What is not established is whether any of this produced an operational propulsion technology. The gap between "serious classified research was conducted" and "a working antigravity vehicle exists" is wide, and the available evidence does not bridge it. Grusch's testimony establishes a credible mechanism by which such research might have been concealed. It does not confirm that the research succeeded.
George Trimble is dead. Townsend Brown died in 1985 and left behind a legacy that remains, even now, genuinely ambiguous: a man whose devices may have detected something real, or may have consistently misidentified ion wind for something it was not, and whose biography is tangled with enough classified programmes and intelligence-adjacent figures to make either reading difficult to dismiss. Lewis Witten, born in 1921, is by any account among the last living connections to the research era this article describes. The bismuth, the charged leading edges, and the frightened old man who would not speak to the journalist are all still in the file. So is the silence where the published science should be.

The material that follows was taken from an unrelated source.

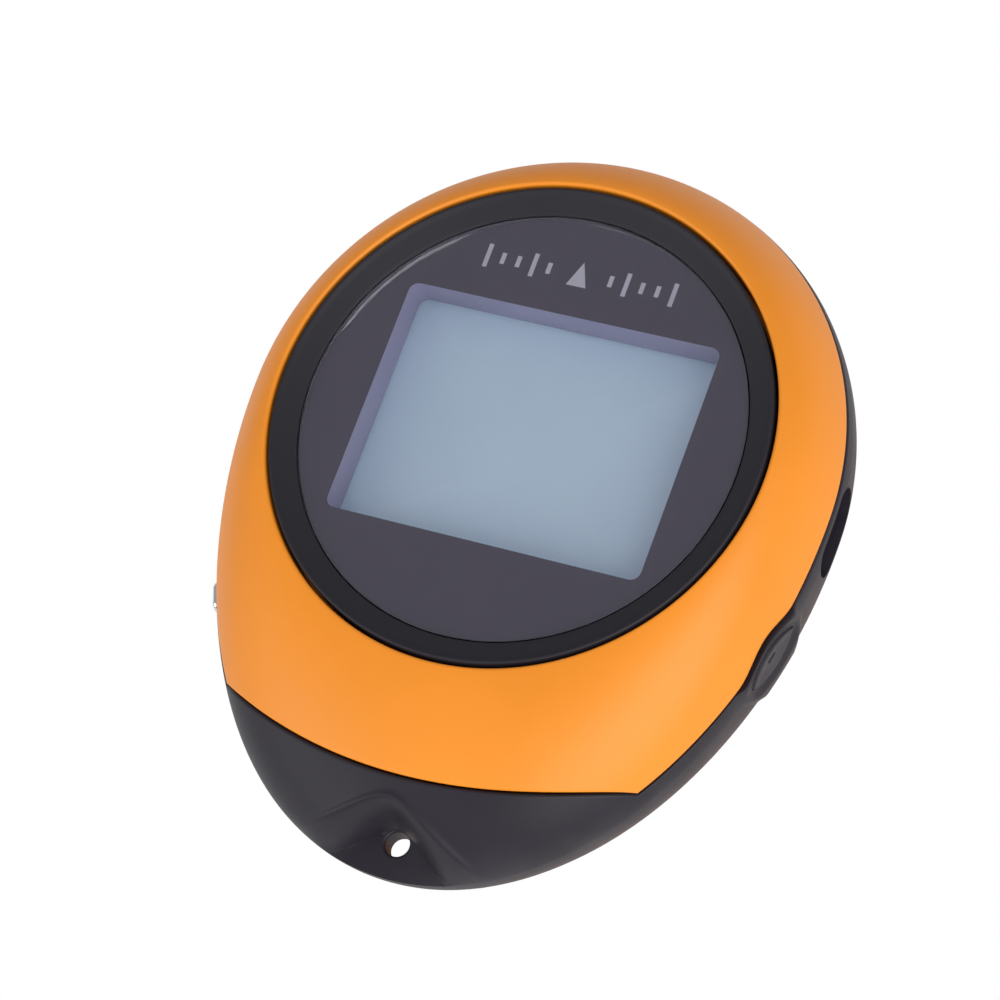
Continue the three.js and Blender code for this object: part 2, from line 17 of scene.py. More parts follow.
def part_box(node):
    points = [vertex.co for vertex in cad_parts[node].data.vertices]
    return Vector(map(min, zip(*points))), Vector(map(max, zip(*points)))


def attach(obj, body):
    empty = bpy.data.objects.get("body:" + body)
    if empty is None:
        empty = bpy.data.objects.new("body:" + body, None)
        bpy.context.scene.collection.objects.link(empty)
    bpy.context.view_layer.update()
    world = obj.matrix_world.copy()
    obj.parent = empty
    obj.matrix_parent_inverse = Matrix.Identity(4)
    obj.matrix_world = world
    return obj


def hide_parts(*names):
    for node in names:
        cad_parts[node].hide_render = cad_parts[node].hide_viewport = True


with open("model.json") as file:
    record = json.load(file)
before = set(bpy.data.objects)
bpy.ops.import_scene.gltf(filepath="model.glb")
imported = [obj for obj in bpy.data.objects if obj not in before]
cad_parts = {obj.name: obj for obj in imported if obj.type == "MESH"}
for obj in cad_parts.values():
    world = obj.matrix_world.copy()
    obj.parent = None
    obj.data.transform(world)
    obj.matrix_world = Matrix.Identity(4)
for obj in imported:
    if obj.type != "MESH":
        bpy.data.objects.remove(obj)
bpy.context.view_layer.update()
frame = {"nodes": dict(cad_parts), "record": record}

The 1957 Chapel Hill Conference proceedings, funded by the same man who was paying Townsend Brown to build flying saucers in North Carolina, are freely available online in their entirety from the Max Planck Institute for the History of Science. They are serious physics. They contain no mention of electrogravitics, disc-shaped aircraft, or classified propulsion. Whether the same men who attended Chapel Hill carried anything from that meeting into programmes that have never been disclosed is a question the public record cannot answer. What the public record does say is that those men were in the same room, funded by the same money, at the same moment that American aerospace was publicly committed to cancelling gravity as an engineering constraint. After 1964, it all stopped. No one has adequately explained why.